Linear Regression (Least Squares)
Enter your x and y data as comma-separated values. The calculator returns the best-fit line, correlation, and optional prediction.
What is a line of best fit?
A line of best fit is a straight line that summarizes the relationship between two variables in a scatter plot. If your data points are noisy, the line gives you a clean trend. In statistics, this is commonly found using simple linear regression.
The model is written as y = mx + b, where:
- m is the slope (how much y changes when x increases by 1)
- b is the intercept (the value of y when x = 0)
How this calculator works
This page uses the least-squares method. It chooses the line that minimizes the squared vertical distances between your observed points and the predicted points on the line.
Inputs
- Two equal-length lists of numbers: x values and y values
- At least two points
- Optional x value for prediction
Outputs
- Best-fit equation in the form y = mx + b
- Slope and intercept
- Pearson correlation coefficient (r)
- Coefficient of determination (R²)
- Predicted y value for a chosen x (if provided)
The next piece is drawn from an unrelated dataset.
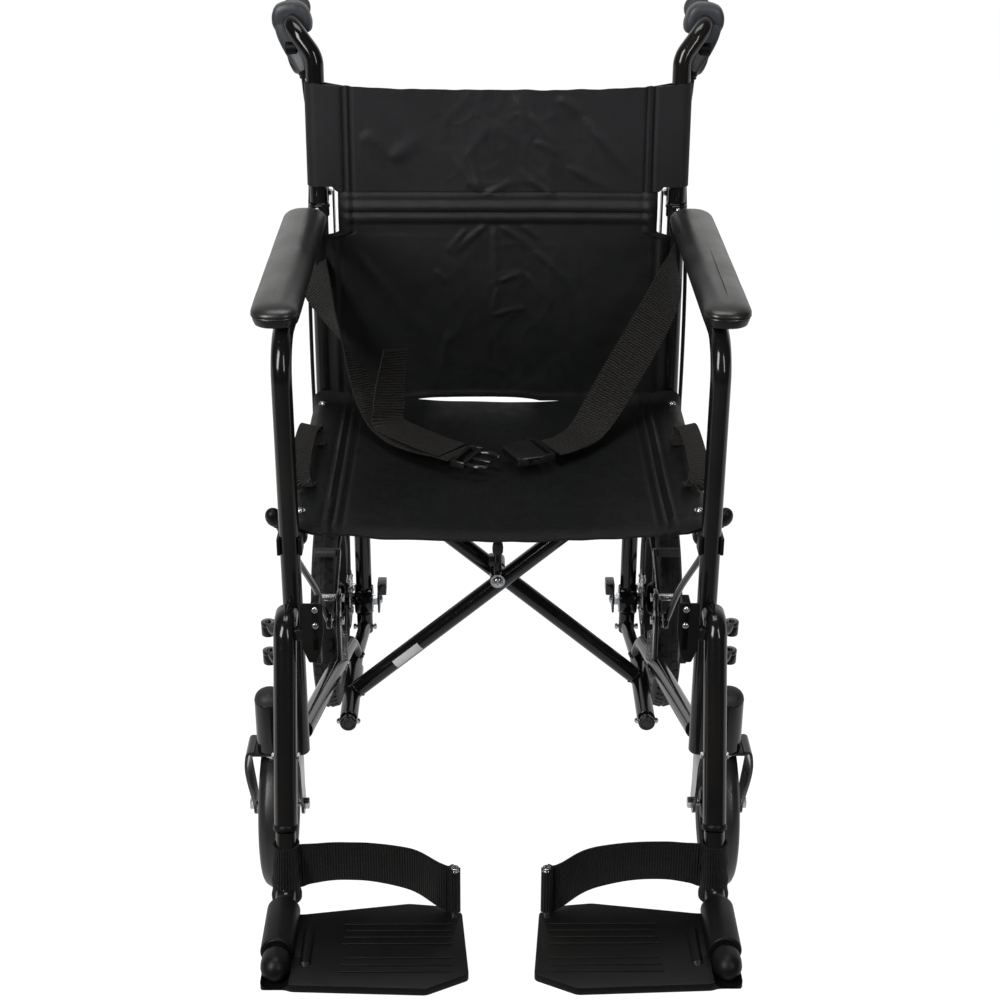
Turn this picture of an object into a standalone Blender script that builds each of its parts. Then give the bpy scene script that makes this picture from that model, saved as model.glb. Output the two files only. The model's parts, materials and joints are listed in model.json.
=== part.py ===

Why the slope and R² matter
The slope tells direction and strength of change. A positive slope means y tends to increase as x increases; a negative slope means y tends to decrease.
R² shows how much of y’s variation is explained by x using this linear model. For example, an R² of 0.81 means roughly 81% of the variation in y is captured by the line.
Step-by-step interpretation guide
1) Check data quality first
Make sure both lists are aligned by position. The first x should pair with the first y, the second x with the second y, and so on.
2) Read the equation
If the calculator returns y = 1.8x + 2.1, each 1-unit increase in x is associated with an average 1.8-unit increase in y.
3) Evaluate fit
Use r and R² to evaluate linear strength. Values near 1 or -1 for r, and values near 1 for R², indicate a stronger linear relationship.
4) Use predictions carefully
Predictions are most reliable inside the observed x range. Extrapolating far beyond your data can be risky.
Real-world use cases
- Estimating sales growth over time
- Modeling study hours vs test scores
- Tracking ad spend vs conversions
- Analyzing temperature vs energy usage
- Understanding training volume vs performance
Common mistakes to avoid
- Using mismatched list lengths
- Forgetting that correlation does not prove causation
- Assuming a linear model is always the best model
- Ignoring outliers that can heavily affect the slope
- Over-trusting predictions outside known data ranges
FAQ
Does this support nonlinear regression?
No. This tool is for straight-line (linear) best fit only.
Can I use decimals and negative numbers?
Yes. Decimals and negatives are supported in both x and y inputs.
What if all x values are the same?
A unique line cannot be computed in that case because the denominator in the slope formula becomes zero. The calculator will show an error message.